Introduction

The Intel NUC category has been an interesting product line to analyze, as it provides us with insights into where the traditional casual / home use desktop market might end up. Officially falling under Ultra-Compact Form Factor PCs (UCFF), units in this category take miniaturization to the extreme by even making 2.5" drives unnecessary. Last year, we reviewed Intel's first NUC. Fast forward to the present, and we have the Haswell-based NUC already in the market. How does Haswell improve upon the original NUC? Before going into that, a little bit of history is in order.

The ultra-compact form factor (UCFF) for PCs was originally championed by VIA Technologies with their nano-ITX (12cm x 12cm) and pico-ITX (10cm x 7.2cm) boards. Zotac was one of the first to design a custom UCFF motherboard (sized between nano-ITX and pico-ITX) for the ZBOX nano XS AD11 based on AMD Brazos. The motherboard was approximately 10cm x 10cm. Intel made this motherboard size a 'standard' with the introduction of the Intel NUC boards in May 2012. The first generation Intel NUCs were both launched with Core i3 17W TDP CPUs. While one model had a GbE port, the other traded it for a Thunderbolt port.

The Haswell NUCs come in two varieties too, but Intel has opted for a more conventional configuration this time around (particularly due to the slow uptake in Thunderbolt adoption in the target market). The following table provides a quick look at the specification of the two Haswell NUCs, with our review configuration highlighted. The WYB suffix refers to the board alone, while the WYK suffix refers to the kit with the chassis. The WYKH increases the dimensions of the chassis to support a 2.5" HDD / SSD in addition to the mSATA drive.

Intel's Haswell NUC Kits Comparison
  D34010WYK D54250WYK
CPU Intel Core i3-4010U Intel Core i5-4250U
Chipset Integrated PCH Integrated PCH
RAM 2 x DDR3 SO-DIMM slots 2 x DDR3 SO-DIMM slots
Display Outputs 1x mini-HDMI 1.4a, 1x mini-DP 1.2 1x mini-HDMI 1.4a, 1x mini-DP 1.2
USB 4 x USB 3.0 4 x USB 3.0
Gigabit Ethernet Y Y
mini PCIe (half-height) 1 1
mini PCIe (full-height, mSATA support) 1 1
Power Supply External 19V DC External 19V DC
Suggested Pricing $285 - $295 $363 - $373

The layout of the board is specified in the diagram below. The integration of the PCH into the processor is one of the advantages of the Haswell NUC compared to the Ivy Bridge NUCs (which used a QS77-Express chipset).

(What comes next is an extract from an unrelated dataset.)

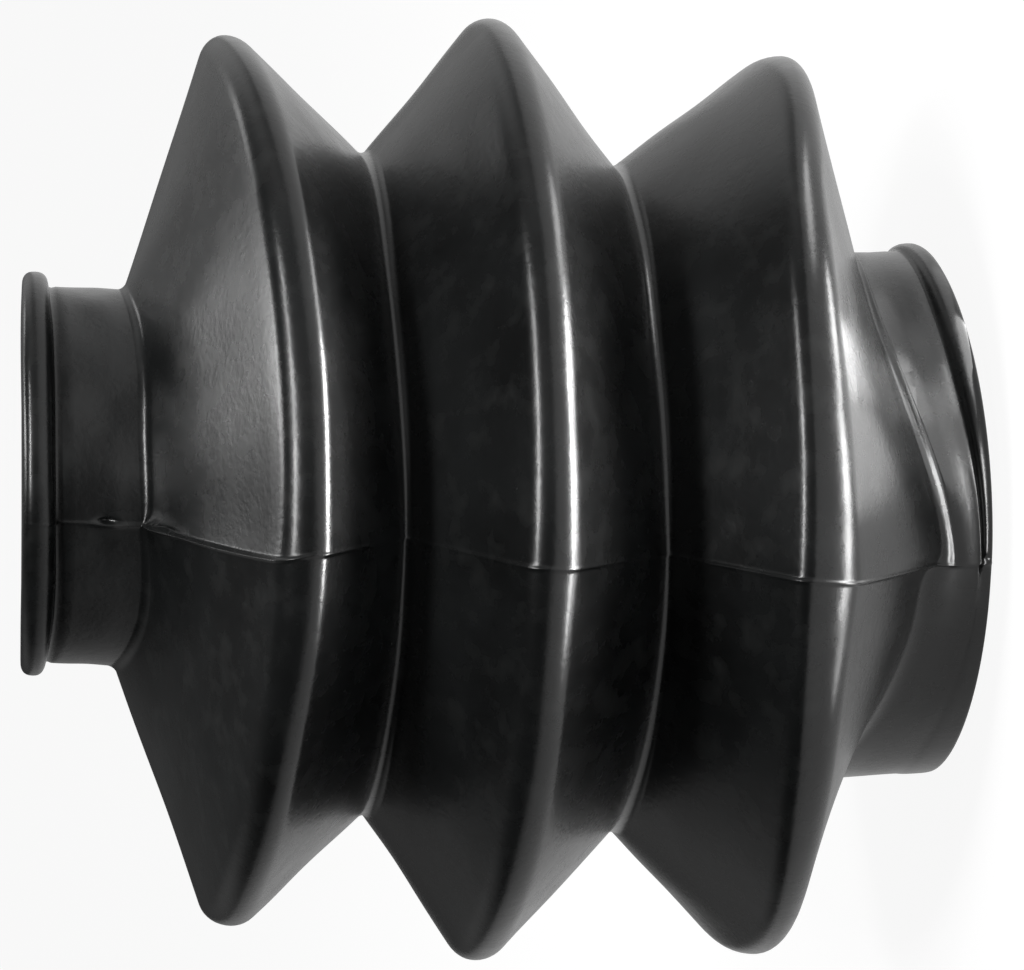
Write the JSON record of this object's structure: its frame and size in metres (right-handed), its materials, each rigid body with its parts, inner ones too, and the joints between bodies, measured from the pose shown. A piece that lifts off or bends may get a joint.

For such a small motherboard, the unit does pack quite a punch. The choice of the WLAN card as well as the mSATA disk is left to the system builder. This is in contrast to the Gigabyte BRIX, where consumers are advised not to remove the supplied WLAN card. The extra degree of freedom will definitely be appreciated in some circles. The default chassis provided by Intel employs active cooling and has a height of only 1.4 inches. This rules out the possibility of cramming in a 2.5" drive into the enclosure of the WYK, even though the motherboard provides SATA ports. The WYKH models alter the chassis dimensions to take advantage of the on-board port.

In the remainder of the review, we will look into our choice of components for completing the NUC build, some notes on the motherboard design, performance metrics / benchmarks, HTPC aspects and round up the review with some coverage of miscellaneous aspects such as power consumption and thermal performance.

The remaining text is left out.